Bestowing Beauty: Masterpieces from Persian Lands
New Media Gallery: April 23-July 17, 2022
Celebrating the rich artistic and cultural heritage of Persian civilization, Bestowing Beauty: Masterpieces from Persian Lands features more than 100 works from the sixth to the 19th century drawn from the preeminent Persian art collection of Hossein Afshar. Persia refers to the historic lands in southwestern Asia where the Persian culture and language flourished—a region now associated with the Islamic Republic of Iran, but previously extending beyond its modern-day borders. Through the collector’s eyes, we see a portrait of Iran that manifests a strong sense of identity reflected and affirmed by the visual arts, as well as an artistic sensibility that has permeated across time, space and medium.
The exhibition showcases textiles, manuscripts, ceramics, paintings, metalwork, scientific instruments, woodwork and jeweled objects.

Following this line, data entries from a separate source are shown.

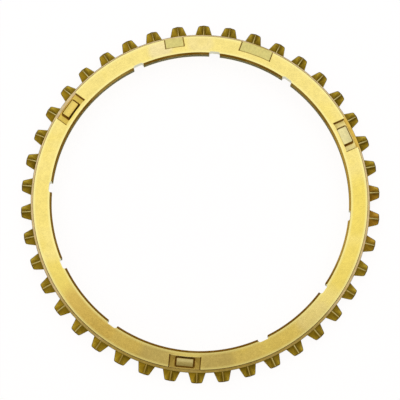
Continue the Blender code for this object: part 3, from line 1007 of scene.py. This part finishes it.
def makeWorld():
    # warm room, the same for every ray
    world = bpy.data.worlds.new("room")
    bpy.context.scene.world = world
    world.use_nodes = True
    tree = world.node_tree
    tree.nodes.clear()
    direction = addNode(tree, "ShaderNodeTexCoord").outputs["Generated"]
    up = addNode(tree, "ShaderNodeSeparateXYZ", {0: direction}).outputs["Z"]
    ramp = addNode(tree, "ShaderNodeValToRGB", {0: up})
    while len(ramp.color_ramp.elements) < len(roomLevels):
        ramp.color_ramp.elements.new(0.5)
    for element, (position, level) in zip(ramp.color_ramp.elements, roomLevels):
        element.position = position
        element.color = (*level, 1.0)
    room = addNode(tree, "ShaderNodeBackground", {"Color": ramp.outputs[0], "Strength": 1.0})
    addNode(tree, "ShaderNodeOutputWorld", {"Surface": room.outputs[0]})


makeFloor()
makeWorld()
boxY = lightSizes["softBoxNearEdge"] + lightSizes["softBoxSize"][1] / 2
boxPlace = (0, boxY, lightSizes["softBoxHeight"])
areaLamp("softBox", lightSizes["softBoxSize"], boxPlace, (0, boxY, 0), lightSizes["softBoxLevel"])
for side in ("front", "left"):
    size, place, level = [lightSizes[side + value] for value in ("Size", "Place", "Level")]
    areaLamp(side + "Fill", size, place, (0, 0, 0), level)
print("floor, room and lamps set")


# the picture is 400 pixels wide; a pixel is measured on the hub face
cameraSizes = {
    "distance": 0.3925,
    "tilt": 4.5,
    "pictureWidth": 400,
    "pixelSize": 0.0003568,
    "sensorWidth": 36.0,
    "shift": (-0.0008, 0.0026),
    "nearestSeen": 0.01,
}


def makeCamera():
    c = cameraSizes
    tilt = radians(c["tilt"])
    camera = bpy.data.cameras.new("benchCamera")
    camera.sensor_width = c["sensorWidth"]
    camera.lens = c["sensorWidth"] * c["distance"] / (c["pictureWidth"] * c["pixelSize"])
    camera.shift_x, camera.shift_y = c["shift"]
    camera.clip_start = c["nearestSeen"]
    holder = bpy.data.objects.new("benchCamera", camera)
    holder.location = (0, -sin(tilt) * c["distance"], height + cos(tilt) * c["distance"])
    holder.rotation_euler = (tilt, 0, 0)
    bpy.context.collection.objects.link(holder)
    bpy.context.scene.camera = holder


makeCamera()
print("camera set")
bpy.context.scene.view_settings.view_transform = "Standard"
bpy.context.view_layer.update()
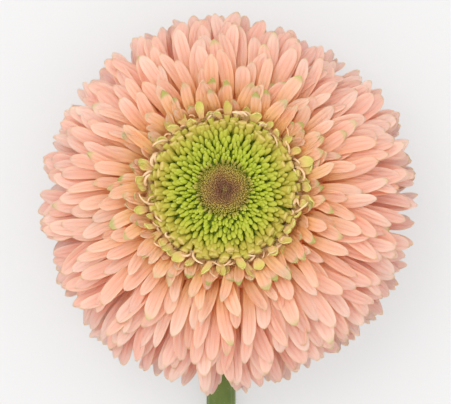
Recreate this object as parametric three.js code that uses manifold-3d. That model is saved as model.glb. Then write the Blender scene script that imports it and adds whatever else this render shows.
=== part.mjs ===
// A cut double gerbera, laid face up on a flat surface. Millimetres, +Z up, surface at z = 0.
// The domed head faces up, its lowest petals rest on the surface, and the leafless stem bends at the neck
// and runs along -Y to its cut end.
import * as THREE from "three";
import { mergeVertices } from "three/addons/utils/BufferGeometryUtils.js";
import Module from "manifold-3d";

const wasm = await Module();
wasm.setup();

// ---- Driving dimensions ----
const NECK_HEIGHT = 18.4; // the receptacle's underside above the surface
const HEAD_TILT = 7; // degrees that the face leans towards +Y
const HEAD_LEAN = 4; // degrees that the face leans towards -X
const CLEARANCE = 0.3; // gap between touching pieces
const LAID_FLAT = 0.4; // how far a petal has to press on the surface to lie flat on it
const STEM_CLEARANCE = 0.9; // gap between the lying stem and the petals over it

// The head in section: petal tips, core and roots lie on three ellipses round the middle of the shoulder.
const TURN = { radius: 22, height: 1 };
const TIP_REACH = { out: 28.6, up: 27 };
const CORE_REACH = { out: 10.5, up: 16.5 };
const ROOT_REACH = { out: 8.5, up: 14 };
const UNDERSIDE = { inner: 11, innerHeight: 0.6, outer: 27, outerHeight: 4, rooted: 0.9 }; // of the core
const LOWEST_LATITUDE = THREE.MathUtils.degToRad(-48); // round the shoulder, where the spiral of petals starts
const HIGHEST_LATITUDE = THREE.MathUtils.degToRad(76); // and where it ends, behind the innermost row
const LOWER_SHARE = 0.55; // how closely the petals stand under the shoulder, against above it
const CORE_TOP = 16.6; // level that carries the florets of the disc
const CORE_TOP_RADIUS = 20.8;
const CORE_SEGMENTS = 28;

const PETALS = {
  count: 166, width: 6.3, thickness: 0.7, uneven: 2.2,
  bow: 0.05, roll: 0.28, astray: 0.03, // radians, at most
  lowestRise: -0.12, highestRise: 1.15, // radians above the head's plane, at the root
};
const STRAP_SHAPE = [[0, 0.42], [0.5, 0.84], [0.82, 1], [1, 0.36]]; // share of the length, share of the width
const INNER_ROW = {
  count: 28, width: 5.6, rise: 0.95, astray: 0.15,
  rootRadius: 20.2, rootHeight: 15, tipRadius: 28.5, tipHeight: 25.5,
};
const RIM = {
  count: 38, inner: 17.9, outer: 20.2, height: 3.4, segments: 32, sunk: 1.2,
  steep: { radius: 19, lean: 56 }, flat: { radius: 19.4, lean: 36 }, astray: 0.08,
  length: 5.4, width: 3.2, thickness: 0.7,
};
const RIM_SHAPE = [[0, 0.7], [0.6, 0.95], [0.85, 0.9], [1, 0.25]]; // share of the length, share of the width
const DISC = {
  inner: 6.5, outer: 17.6, height: 5.2, innerHeight: 3.6, outerHeight: 4.3, crest: 13, segments: 20,
};
const BUDS = {
  count: 84, radius: 1.2, length: 4.4, sides: 5, sunk: 1.2, smallest: 0.82,
  inner: 7.5, outer: 16.1, innerLean: 8, outerLean: 34, astray: 0.1,
};
const BUD_SHAPE = [[0.1, 0.8], [0.7, 1], [1, 0.35]]; // share of the length, share of the radius
const CENTRE = {
  radius: 6.2, height: 4.4, edge: 0.9, rings: 8, around: 26,
  dip: 0.8, dipRadius: 3.5, relief: 0.45,
};
const CUP = { depth: 3.6, bottom: 3.6, belly: 7, bellyDepth: 2.2, top: 9, segments: 20 };
const BRACTS = { count: 22, length: 12.5, width: 3.6, thickness: 0.7, start: 5.8 };
const BRACT_ROWS = [
  { depth: -0.9, length: 1, droop: -18 },
  { depth: -1.9, length: 0.8, droop: -24 },
];
const BRACT_SHAPE = [[0, 0.8], [0.45, 1], [0.78, 0.66], [1, 0.16]]; // share of the length, share of the width
const STEM = {
  neckSide: 1.2, neckDrop: 0.95, // from the middle of the cup's underside to the middle of the stem's top
  neckRadius: 3.1, middleRadius: 3.9, cutRadius: 4.4, sides: 12,
  bend: 16, bendDegrees: 70, bendSteps: 9,
  end: 300, straightSteps: 9,
  lean: -2.2, leanFrom: 10, leanTo: 45, // sideways, between two distances along the surface
  sway: 5, swayFrom: 75, swayTo: 345, swayDegrees: 150,
};

const GOLDEN_ANGLE = Math.PI * (3 - Math.sqrt(5));
const FULL_TURN = 2 * Math.PI;
const UP = new THREE.Vector3(0, 0, 1);
const degrees = THREE.MathUtils.degToRad;
const lerp = THREE.MathUtils.lerp;
const smooth = THREE.MathUtils.smoothstep;

// Every random draw comes from one seeded source, so that each build is the same flower.
function seededRandom(seed) {
  let state = seed;
  return (low, high) => {
    state = (state * 1664525 + 1013904223) % 2 ** 32;
    return lerp(low, high, state / 2 ** 32);
  };
}

// ---- Solids ----

// A closed body through rings of points, all of one length. The quads of the second half of each ring are
// split on the other diagonal, so that the two faces of a waved blade are split alike.
function loft(rings) {
  const sides = rings[0].length;
  const positions = rings.flat().flatMap((p) => [p.x, p.y, p.z]);
  const index = [];
  for (let i = 0; i + 1 < rings.length; i++) {
    for (let k = 0; k < sides; k++) {
      const next = (k + 1) % sides;
      const [a, b, c, d] = [i * sides + k, i * sides + next, (i + 1) * sides + next, (i + 1) * sides + k];
      index.push(...(k * 2 < sides ? [a, b, c, a, c, d] : [a, b, d, b, c, d]));
    }
  }
  const last = (rings.length - 1) * sides;
  for (let k = 1; k + 1 < sides; k++) {
    index.push(0, k + 1, k, last, last + k, last + k + 1);
  }
  return indexed(positions, index);
}

function indexed(positions, index) {
  const geometry = new THREE.BufferGeometry();
  geometry.setAttribute("position", new THREE.Float32BufferAttribute(positions, 3));
  geometry.setIndex(index);
  return geometry;
}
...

Highlights include exquisite miniature paintings from the Shahnama (Book of Kings), the Persian national epic; an array of historically significant ceramics; rare Qur’an leaves; and a monumental silk carpet from the height of Safavid carpet production. Bestowing Beauty represents a dedication to preserving Iranian artistic heritage for future generations and desire to make it accessible for study and enjoyment.
Woven throughout the tales of these extraordinary artworks are experiences, ideas and emotions shared by all peoples. By evoking universal themes of faith and piety, love and longing, kingship and authority, banquets and battles, and earth and nature, the exhibition brings alive the rich heritage and enduring beauty of Persian art. The artworks also explore the role and fascinating history of trade, migration and cultural exchange in the development of Persian art, demonstrating its important legacy in artistic and technological advancement within Islamic lands and beyond. This exhibition is organized by the Museum of Fine Arts, Houston.
Bestowing Beauty is sponsored locally by season sponsors ProMedica and presenting sponsors Susan and Tom Palmer, with additional support from Key Bank and the Ohio Arts Council.